**Stated goal**
Search the entries for the word "joints" and pull out each line that has it.

**The data**
— Start —
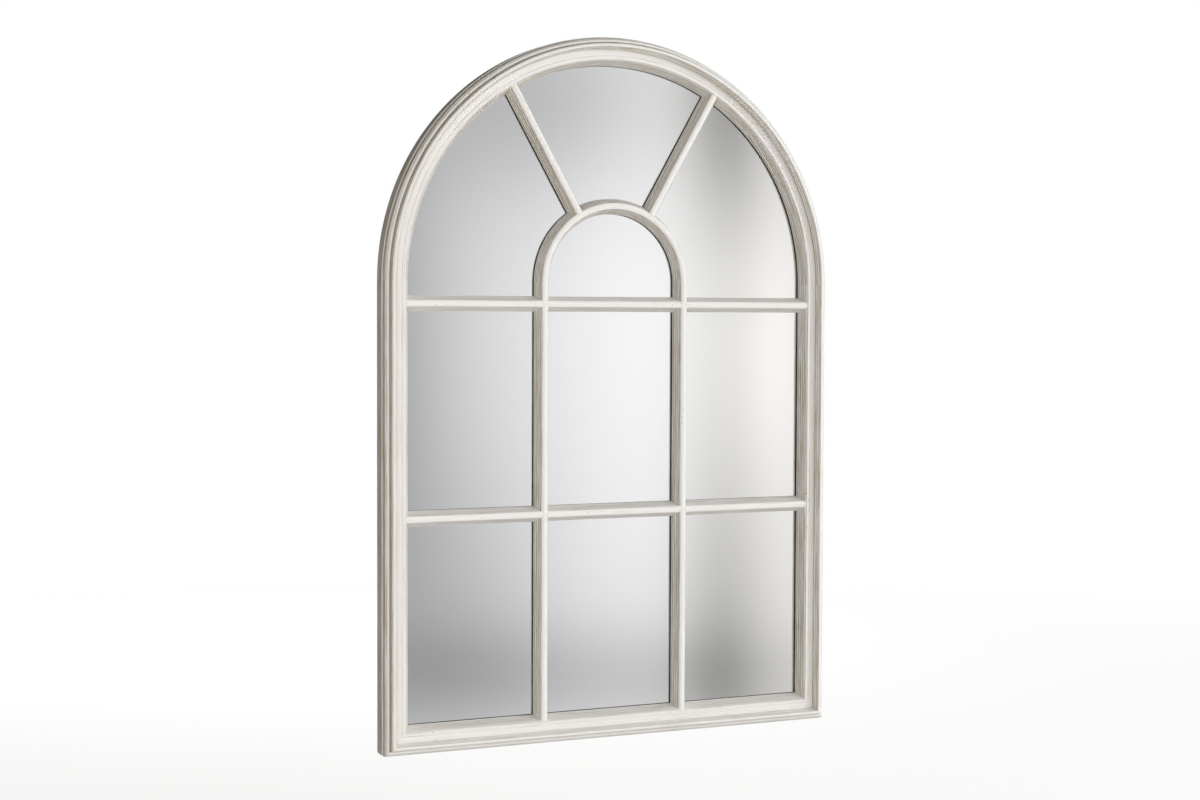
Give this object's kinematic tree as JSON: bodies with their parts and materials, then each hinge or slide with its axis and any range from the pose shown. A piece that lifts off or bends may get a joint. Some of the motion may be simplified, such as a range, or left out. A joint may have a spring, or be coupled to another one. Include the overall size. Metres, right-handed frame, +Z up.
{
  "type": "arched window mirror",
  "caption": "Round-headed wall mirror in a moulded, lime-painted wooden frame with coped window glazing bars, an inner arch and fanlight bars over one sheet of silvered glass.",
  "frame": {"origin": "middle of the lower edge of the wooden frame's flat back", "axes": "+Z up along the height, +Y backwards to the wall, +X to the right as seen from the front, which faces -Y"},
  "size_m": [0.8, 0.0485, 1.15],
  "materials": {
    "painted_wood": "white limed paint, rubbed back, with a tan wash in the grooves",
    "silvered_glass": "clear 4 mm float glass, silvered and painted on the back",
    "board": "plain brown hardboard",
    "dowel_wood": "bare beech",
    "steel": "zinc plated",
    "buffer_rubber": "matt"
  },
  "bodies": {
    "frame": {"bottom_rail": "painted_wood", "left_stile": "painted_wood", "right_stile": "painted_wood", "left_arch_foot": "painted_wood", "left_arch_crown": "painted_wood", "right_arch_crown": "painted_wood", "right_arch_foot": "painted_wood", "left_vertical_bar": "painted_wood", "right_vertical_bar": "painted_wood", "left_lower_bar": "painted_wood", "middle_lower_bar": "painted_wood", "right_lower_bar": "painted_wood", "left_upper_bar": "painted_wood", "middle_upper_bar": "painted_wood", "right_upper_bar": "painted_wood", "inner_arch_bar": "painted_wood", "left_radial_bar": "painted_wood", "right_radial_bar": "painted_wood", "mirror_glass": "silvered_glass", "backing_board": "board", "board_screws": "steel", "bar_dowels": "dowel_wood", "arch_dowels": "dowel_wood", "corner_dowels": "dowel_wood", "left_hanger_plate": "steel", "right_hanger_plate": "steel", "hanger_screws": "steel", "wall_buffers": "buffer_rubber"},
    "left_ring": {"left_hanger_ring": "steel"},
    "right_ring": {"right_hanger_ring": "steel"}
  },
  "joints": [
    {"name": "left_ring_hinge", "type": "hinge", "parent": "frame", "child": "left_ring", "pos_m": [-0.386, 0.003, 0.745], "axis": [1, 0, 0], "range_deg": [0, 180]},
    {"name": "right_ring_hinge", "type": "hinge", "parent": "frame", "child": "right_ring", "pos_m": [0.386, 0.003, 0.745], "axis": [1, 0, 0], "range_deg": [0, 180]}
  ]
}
— End —
— Start —
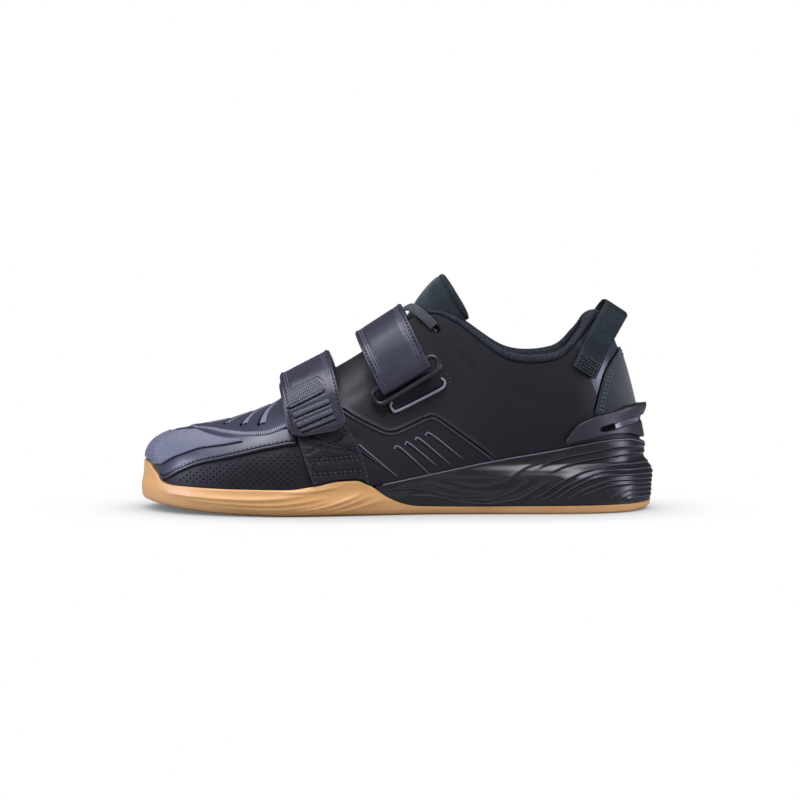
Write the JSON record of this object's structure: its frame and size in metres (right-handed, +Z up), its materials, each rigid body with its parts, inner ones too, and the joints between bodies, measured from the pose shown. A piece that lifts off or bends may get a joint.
— End —
**Complete answer**
  "joints": [
Write the JSON record of this object's structure: its frame and size in metres (right-handed, +Z up), its materials, each rigid body with its parts, inner ones too, and the joints between bodies, measured from the pose shown. A piece that lifts off or bends may get a joint.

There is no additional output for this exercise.